I'm experiencing a mysterious problem running a relatively simple application using libwww 5.4.0 under Digital Unix. The application is doing HTTP POST requests sequentially to a fixed host (running an Apache Server) in a LAN. 

From time to time, I get core dumps with the same kind of symptoms: The backtrace sems to indicate that the libwww code calls a callback function which is set to a data pointer resulting in an illegal instruction error.

The error happens when in HTEvtLst.c , 

PRIVATE int EventListTimerHandler (HTTimer * timer, void * param, HTEventType type)

is executed (with type=HTEvent_TIMEOUT ) and calls a callback function in line 229: 

...

if (sockp->timeouts[HTEvent_INDEX(HTEvent_OOB)] == timer) {

event = sockp->events[HTEvent_INDEX(HTEvent_OOB)];

HTTRACE(THD_TRACE, "Event....... OOB timed out on %d.\n" _ sockp->s);

// line 229:

return (*event->cbf) (sockp->s, event->param, HTEvent_TIMEOUT);

// =======

}

...

However the callback pointer is really a pointer to some data object resulting in a core dump.
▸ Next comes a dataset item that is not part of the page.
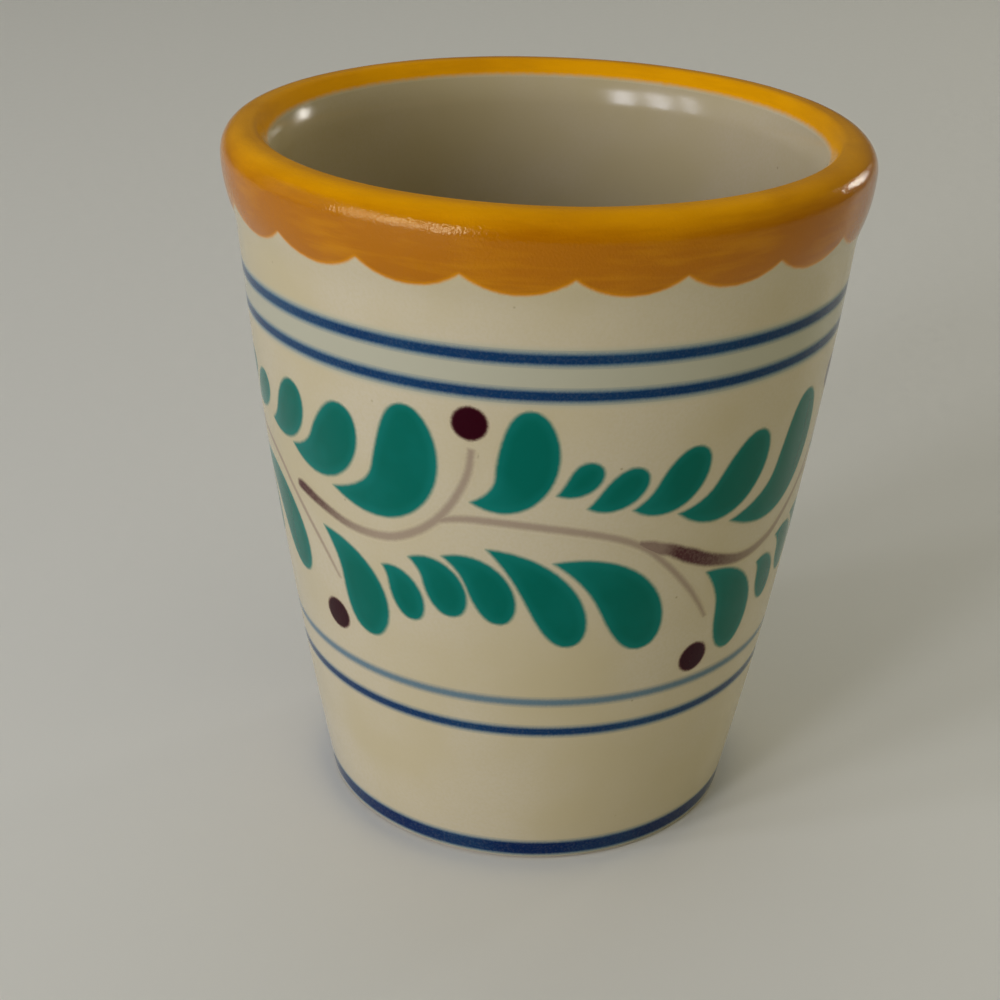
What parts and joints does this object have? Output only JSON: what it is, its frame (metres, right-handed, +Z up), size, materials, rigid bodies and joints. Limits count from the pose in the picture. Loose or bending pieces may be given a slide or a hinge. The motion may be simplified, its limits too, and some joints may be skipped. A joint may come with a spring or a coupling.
{
  "type": "ceramic cup",
  "caption": "Handleless ceramic cup with a tapered wall, a thick rolled rim and hand-painted lines and leaf garland.",
  "frame": {"origin": "centre of the foot ring, in the plane that the cup stands on", "axes": "+Z up along the axis of revolution, -Y towards the side that the picture shows"},
  "size_m": [0.0902, 0.0902, 0.1011],
  "materials": {
    "bare_clay": "matt, unglazed and lightly rubbed at the foot ring",
    "cream_glaze": "semi-gloss cream glaze, slightly speckled",
    "ochre": "brushed ochre under semi-gloss glaze",
    "cobalt": "grainy cobalt blue line",
    "leaf_green": "brushed copper green, watery at the tail of each stroke",
    "mauve": "thin mauve brown line",
    "maroon": "thick dark maroon dot"
  },
  "bodies": {
    "root": {"clay_body": "bare_clay", "inner_glaze": "cream_glaze", "outer_glaze": "cream_glaze", "base_glaze": "cream_glaze", "rim_band": "ochre", "rim_scallops": "ochre", "foot_line": "cobalt", "low_line_lower": "cobalt", "low_line_upper": "cobalt", "top_line_lower": "cobalt", "top_line_upper": "cobalt", "spray_a_upper_leaves": "leaf_green", "spray_a_lower_leaves": "leaf_green", "spray_a_stems": "mauve", "spray_a_berries": "maroon", "spray_b_upper_leaves": "leaf_green", "spray_b_lower_leaves": "leaf_green", "spray_b_stems": "mauve", "spray_b_berries": "maroon", "spray_c_upper_leaves": "leaf_green", "spray_c_lower_leaves": "leaf_green", "spray_c_stems": "mauve", "spray_c_berries": "maroon", "spray_d_upper_leaves": "leaf_green", "spray_d_lower_leaves": "leaf_green", "spray_d_stems": "mauve", "spray_d_berries": "maroon"}
  },
  "joints": []
}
Probably (at least) the event data was already freed and re-allocated to some other object.

Also, when inspecting the "timer" argument to EventListTimerHandler , it turns out that this is infact an HTHost object, not An HTTimer object. 

This HTHost object might even happen to offer some interesting clues: it's timestamp suggests it was created right before the core dump, it is in state TCP_NEED_CONNECT , reqsMade = 1 and registeredFor = 16 ( HTEvent_CONNECT) . 

The machine this is happening on is known to experience network problems from time to time and is operating under a heavy CPU load. This bahavior could not be reproduced on other machines (with lower CPU usage and w/o network probs).

Can anybody offer some clues what condition may cause this bahavior (and how to fix this)?

Thanks in advance,

Heinz-Bernd Eggenstein

 

Received on Monday, 3 February 2003 11:19:56 UTC